▶ **YOUR OBJECTIVE**
Repeat exactly the lines running from the line that contains "build_tag()" to the line that contains "imported = [obj"; include both ends and add nothing.

--- start STORED RECORDS ---

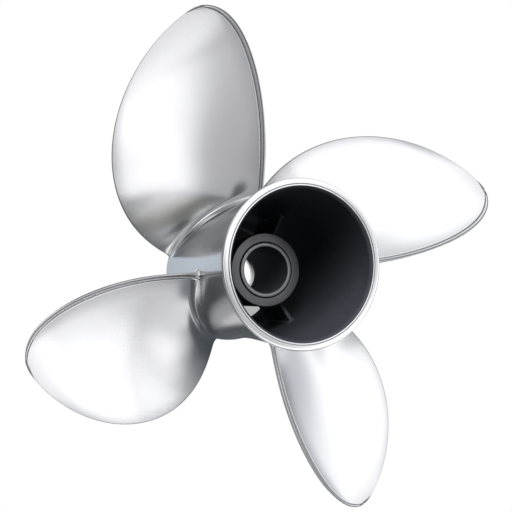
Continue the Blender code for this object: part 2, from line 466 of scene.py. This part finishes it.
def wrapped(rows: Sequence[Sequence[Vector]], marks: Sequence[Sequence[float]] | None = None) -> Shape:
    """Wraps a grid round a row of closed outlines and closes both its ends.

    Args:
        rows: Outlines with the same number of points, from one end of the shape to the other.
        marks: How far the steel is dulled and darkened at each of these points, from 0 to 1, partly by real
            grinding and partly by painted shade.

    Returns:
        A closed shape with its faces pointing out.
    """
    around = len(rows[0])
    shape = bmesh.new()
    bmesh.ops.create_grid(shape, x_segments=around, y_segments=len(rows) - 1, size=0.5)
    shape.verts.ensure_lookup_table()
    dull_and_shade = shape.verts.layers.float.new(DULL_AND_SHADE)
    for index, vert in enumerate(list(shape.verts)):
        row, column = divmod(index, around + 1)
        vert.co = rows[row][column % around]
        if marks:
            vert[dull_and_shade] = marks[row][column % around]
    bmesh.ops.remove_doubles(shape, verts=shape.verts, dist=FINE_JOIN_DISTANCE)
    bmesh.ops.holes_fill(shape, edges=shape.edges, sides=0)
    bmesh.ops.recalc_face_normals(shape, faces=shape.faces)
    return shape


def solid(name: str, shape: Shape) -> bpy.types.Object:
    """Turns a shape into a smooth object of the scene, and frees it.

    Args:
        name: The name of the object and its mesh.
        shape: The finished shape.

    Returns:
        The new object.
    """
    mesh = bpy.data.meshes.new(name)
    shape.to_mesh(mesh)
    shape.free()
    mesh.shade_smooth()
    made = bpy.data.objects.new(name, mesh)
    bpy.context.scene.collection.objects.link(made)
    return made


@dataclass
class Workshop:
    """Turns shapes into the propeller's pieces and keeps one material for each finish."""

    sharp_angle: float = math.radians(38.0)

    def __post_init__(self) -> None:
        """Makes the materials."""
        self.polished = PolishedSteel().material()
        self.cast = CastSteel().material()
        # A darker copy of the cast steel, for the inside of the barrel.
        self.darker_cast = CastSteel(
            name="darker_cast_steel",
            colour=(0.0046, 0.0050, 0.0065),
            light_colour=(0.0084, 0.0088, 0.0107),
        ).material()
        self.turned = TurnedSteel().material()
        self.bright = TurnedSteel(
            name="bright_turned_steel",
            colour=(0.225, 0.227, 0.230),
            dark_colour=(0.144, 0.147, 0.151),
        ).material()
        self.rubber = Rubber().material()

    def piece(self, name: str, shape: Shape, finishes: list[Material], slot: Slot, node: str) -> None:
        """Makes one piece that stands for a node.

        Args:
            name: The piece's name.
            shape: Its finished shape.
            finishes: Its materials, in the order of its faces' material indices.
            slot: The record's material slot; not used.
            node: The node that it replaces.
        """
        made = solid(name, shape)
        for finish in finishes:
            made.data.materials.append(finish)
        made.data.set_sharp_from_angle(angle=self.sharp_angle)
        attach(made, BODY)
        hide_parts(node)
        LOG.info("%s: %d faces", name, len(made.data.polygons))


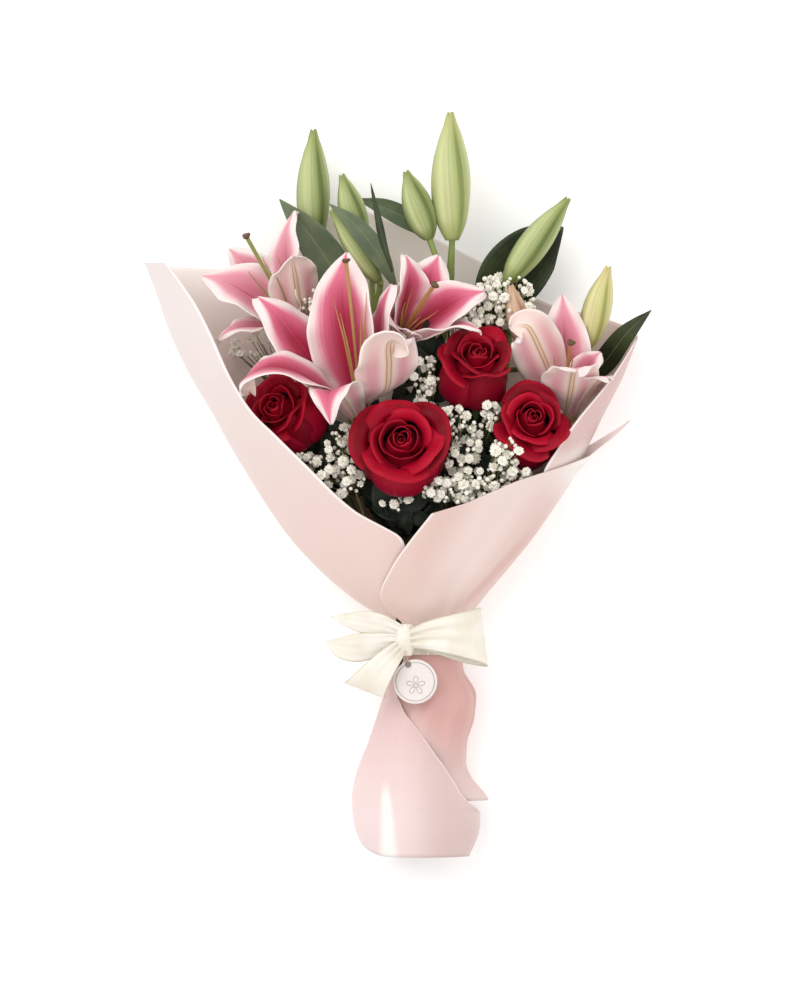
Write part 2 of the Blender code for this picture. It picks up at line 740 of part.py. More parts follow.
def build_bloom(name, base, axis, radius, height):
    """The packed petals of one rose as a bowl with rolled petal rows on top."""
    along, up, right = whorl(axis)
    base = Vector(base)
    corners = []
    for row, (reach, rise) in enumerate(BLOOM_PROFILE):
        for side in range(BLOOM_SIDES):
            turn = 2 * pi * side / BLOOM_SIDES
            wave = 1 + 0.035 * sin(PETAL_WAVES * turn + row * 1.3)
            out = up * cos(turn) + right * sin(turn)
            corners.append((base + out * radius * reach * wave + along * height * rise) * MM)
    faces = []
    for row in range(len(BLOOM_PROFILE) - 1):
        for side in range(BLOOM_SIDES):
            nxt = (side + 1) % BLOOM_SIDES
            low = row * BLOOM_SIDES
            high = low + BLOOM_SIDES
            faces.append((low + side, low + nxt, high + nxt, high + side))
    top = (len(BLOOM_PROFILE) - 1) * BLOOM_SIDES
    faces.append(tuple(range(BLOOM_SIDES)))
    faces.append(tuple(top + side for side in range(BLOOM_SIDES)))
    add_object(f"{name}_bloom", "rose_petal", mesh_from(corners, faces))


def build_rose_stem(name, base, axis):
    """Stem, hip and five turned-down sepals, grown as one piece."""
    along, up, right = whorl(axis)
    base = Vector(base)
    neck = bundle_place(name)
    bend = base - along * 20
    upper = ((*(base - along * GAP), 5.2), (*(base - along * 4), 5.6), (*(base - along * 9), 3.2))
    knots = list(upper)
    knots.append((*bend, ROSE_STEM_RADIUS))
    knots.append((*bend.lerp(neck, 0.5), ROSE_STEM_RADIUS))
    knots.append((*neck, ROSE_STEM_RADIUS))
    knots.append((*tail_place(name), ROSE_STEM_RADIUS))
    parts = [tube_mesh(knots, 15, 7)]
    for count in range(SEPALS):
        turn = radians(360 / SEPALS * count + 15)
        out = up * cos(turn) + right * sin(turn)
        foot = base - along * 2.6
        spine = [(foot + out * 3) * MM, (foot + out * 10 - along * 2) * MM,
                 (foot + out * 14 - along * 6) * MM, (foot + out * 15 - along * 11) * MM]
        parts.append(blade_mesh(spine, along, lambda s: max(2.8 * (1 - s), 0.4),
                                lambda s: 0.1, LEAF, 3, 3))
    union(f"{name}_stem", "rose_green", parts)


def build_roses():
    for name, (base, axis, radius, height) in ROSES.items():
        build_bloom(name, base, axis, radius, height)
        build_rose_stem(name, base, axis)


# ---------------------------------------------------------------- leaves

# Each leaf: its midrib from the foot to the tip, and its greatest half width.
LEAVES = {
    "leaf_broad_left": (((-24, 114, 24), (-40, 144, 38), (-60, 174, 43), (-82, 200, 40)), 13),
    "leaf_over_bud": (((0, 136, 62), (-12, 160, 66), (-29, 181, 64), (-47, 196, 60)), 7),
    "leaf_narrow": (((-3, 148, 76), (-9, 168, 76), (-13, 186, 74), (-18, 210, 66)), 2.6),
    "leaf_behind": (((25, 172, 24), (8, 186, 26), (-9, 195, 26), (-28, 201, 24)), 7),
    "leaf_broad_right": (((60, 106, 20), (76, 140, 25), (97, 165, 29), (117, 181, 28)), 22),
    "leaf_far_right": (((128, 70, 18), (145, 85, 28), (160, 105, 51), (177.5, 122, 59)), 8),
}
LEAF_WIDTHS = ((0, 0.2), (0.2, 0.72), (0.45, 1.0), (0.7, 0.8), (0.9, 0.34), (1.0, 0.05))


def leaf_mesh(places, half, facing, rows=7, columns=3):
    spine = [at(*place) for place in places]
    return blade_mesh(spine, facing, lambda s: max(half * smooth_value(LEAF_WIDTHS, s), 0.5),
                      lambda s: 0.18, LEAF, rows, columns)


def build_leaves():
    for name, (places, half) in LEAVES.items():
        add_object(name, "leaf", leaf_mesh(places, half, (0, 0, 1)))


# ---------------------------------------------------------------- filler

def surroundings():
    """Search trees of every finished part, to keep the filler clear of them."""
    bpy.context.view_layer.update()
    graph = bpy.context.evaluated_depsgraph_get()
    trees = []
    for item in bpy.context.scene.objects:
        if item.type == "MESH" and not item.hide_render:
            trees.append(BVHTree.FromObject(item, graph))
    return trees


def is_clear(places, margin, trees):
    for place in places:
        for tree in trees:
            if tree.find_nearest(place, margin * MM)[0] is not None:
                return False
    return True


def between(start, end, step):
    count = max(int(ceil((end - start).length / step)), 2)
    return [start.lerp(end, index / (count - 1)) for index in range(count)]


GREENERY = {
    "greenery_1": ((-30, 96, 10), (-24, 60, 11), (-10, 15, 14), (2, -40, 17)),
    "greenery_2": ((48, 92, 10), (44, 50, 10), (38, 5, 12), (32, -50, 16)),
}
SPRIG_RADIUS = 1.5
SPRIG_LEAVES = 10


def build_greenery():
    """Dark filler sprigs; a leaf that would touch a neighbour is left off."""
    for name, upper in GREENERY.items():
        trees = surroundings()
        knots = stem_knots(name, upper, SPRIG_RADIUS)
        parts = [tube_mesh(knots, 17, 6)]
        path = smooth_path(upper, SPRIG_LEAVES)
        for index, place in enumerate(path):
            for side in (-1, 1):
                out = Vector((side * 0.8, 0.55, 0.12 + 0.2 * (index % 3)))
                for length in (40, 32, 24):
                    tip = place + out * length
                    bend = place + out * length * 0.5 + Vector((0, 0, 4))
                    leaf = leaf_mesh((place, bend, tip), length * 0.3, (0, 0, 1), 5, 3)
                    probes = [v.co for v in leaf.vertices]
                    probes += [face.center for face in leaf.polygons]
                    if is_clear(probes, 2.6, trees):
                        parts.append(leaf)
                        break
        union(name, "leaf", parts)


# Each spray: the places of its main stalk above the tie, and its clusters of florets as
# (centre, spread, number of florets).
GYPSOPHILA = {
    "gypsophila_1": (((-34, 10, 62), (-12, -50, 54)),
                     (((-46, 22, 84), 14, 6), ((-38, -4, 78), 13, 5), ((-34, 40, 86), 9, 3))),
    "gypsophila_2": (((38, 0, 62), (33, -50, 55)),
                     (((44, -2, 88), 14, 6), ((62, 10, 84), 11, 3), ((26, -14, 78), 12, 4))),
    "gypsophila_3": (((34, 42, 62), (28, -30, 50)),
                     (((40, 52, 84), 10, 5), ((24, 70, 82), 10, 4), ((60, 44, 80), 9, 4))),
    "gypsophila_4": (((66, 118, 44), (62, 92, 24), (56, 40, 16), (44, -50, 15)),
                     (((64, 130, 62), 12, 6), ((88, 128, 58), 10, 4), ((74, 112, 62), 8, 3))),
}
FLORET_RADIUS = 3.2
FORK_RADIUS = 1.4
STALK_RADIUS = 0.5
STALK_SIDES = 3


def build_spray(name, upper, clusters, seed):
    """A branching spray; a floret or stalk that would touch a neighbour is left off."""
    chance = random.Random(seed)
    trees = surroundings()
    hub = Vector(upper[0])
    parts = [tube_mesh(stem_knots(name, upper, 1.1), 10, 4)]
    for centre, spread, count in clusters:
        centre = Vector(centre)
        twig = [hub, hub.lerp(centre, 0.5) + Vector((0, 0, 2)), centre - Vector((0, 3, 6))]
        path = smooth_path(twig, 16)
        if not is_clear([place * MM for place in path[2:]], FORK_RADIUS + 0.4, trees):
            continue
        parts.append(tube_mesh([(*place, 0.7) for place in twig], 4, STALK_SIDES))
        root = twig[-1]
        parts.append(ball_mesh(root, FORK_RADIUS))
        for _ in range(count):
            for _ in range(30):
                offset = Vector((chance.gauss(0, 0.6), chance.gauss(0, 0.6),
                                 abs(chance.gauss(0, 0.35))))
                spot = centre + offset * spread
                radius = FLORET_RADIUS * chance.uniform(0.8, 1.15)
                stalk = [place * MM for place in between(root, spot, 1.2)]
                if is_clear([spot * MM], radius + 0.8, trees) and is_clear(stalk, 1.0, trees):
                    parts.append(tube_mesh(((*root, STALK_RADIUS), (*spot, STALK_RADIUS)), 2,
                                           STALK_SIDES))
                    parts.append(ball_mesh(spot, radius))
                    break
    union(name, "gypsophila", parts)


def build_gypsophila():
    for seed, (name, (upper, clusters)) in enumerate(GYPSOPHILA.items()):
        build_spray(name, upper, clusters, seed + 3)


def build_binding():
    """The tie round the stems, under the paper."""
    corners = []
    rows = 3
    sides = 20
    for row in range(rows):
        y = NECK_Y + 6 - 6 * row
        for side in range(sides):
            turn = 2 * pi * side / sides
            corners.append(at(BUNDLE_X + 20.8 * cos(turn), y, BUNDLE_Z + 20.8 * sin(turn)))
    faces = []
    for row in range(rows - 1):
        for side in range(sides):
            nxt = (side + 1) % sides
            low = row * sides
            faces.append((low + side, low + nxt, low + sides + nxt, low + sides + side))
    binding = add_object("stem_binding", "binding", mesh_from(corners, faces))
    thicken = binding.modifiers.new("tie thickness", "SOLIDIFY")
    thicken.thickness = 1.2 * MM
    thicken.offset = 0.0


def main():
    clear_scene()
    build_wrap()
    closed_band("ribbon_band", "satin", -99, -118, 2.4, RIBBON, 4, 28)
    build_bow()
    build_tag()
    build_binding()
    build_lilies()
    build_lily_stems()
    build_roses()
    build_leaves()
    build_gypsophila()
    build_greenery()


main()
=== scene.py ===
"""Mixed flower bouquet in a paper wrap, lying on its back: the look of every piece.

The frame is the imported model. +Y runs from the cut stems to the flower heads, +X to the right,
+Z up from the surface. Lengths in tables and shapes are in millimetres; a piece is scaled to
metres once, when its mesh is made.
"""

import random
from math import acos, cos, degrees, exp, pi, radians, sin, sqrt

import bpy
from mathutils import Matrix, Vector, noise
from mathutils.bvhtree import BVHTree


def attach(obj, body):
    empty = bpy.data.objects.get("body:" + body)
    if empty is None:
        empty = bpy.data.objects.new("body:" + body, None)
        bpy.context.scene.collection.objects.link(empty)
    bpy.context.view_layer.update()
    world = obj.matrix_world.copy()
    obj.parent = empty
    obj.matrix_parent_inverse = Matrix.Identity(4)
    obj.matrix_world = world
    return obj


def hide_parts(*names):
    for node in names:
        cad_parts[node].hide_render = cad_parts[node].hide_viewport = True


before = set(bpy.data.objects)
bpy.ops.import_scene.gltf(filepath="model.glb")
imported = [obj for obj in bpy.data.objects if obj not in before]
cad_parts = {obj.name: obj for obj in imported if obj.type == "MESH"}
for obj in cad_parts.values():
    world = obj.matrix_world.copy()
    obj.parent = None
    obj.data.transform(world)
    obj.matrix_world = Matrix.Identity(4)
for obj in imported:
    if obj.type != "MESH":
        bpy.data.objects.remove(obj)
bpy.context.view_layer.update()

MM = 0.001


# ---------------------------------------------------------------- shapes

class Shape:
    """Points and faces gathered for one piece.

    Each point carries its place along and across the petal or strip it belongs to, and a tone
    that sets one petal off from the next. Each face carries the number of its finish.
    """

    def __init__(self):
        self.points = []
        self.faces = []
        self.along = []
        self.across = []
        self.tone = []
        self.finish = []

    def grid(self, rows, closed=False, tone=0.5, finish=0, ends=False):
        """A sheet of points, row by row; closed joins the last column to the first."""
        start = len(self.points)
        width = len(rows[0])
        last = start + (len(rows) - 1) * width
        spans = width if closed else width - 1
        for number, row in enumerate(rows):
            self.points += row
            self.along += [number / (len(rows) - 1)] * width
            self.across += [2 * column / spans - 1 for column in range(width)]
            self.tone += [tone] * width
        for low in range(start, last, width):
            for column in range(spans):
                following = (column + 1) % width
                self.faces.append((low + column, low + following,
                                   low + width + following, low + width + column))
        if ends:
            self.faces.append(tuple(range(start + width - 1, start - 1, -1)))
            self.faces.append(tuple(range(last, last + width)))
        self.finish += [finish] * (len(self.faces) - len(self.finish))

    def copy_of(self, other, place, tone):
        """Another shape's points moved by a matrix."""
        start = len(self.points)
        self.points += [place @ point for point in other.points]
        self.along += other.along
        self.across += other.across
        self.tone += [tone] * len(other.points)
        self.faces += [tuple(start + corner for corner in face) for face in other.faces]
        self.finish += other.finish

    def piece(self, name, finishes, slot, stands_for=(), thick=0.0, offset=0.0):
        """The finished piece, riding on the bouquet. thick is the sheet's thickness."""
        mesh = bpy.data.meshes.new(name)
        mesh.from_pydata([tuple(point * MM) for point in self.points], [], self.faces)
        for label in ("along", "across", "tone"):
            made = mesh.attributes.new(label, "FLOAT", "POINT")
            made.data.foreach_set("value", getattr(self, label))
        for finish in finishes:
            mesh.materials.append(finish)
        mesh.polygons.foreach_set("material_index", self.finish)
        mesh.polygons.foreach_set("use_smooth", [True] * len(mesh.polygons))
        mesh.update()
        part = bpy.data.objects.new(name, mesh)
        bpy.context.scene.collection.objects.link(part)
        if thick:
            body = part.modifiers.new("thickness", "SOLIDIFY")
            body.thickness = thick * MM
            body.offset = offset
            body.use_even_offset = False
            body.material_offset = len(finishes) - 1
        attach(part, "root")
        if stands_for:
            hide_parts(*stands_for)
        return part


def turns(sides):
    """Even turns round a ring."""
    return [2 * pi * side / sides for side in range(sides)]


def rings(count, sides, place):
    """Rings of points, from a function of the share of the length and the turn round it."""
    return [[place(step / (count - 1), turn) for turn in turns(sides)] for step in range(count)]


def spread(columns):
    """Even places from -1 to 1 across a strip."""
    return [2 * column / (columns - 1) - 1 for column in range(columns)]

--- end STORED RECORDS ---

▶ **TASK SOLUTION**
    build_tag()
    build_binding()
    build_lilies()
    build_lily_stems()
    build_roses()
    build_leaves()
    build_gypsophila()
    build_greenery()


main()
=== scene.py ===
"""Mixed flower bouquet in a paper wrap, lying on its back: the look of every piece.

The frame is the imported model. +Y runs from the cut stems to the flower heads, +X to the right,
+Z up from the surface. Lengths in tables and shapes are in millimetres; a piece is scaled to
metres once, when its mesh is made.
"""

import random
from math import acos, cos, degrees, exp, pi, radians, sin, sqrt

import bpy
from mathutils import Matrix, Vector, noise
from mathutils.bvhtree import BVHTree


def attach(obj, body):
    empty = bpy.data.objects.get("body:" + body)
    if empty is None:
        empty = bpy.data.objects.new("body:" + body, None)
        bpy.context.scene.collection.objects.link(empty)
    bpy.context.view_layer.update()
    world = obj.matrix_world.copy()
    obj.parent = empty
    obj.matrix_parent_inverse = Matrix.Identity(4)
    obj.matrix_world = world
    return obj


def hide_parts(*names):
    for node in names:
        cad_parts[node].hide_render = cad_parts[node].hide_viewport = True


before = set(bpy.data.objects)
bpy.ops.import_scene.gltf(filepath="model.glb")
imported = [obj for obj in bpy.data.objects if obj not in before]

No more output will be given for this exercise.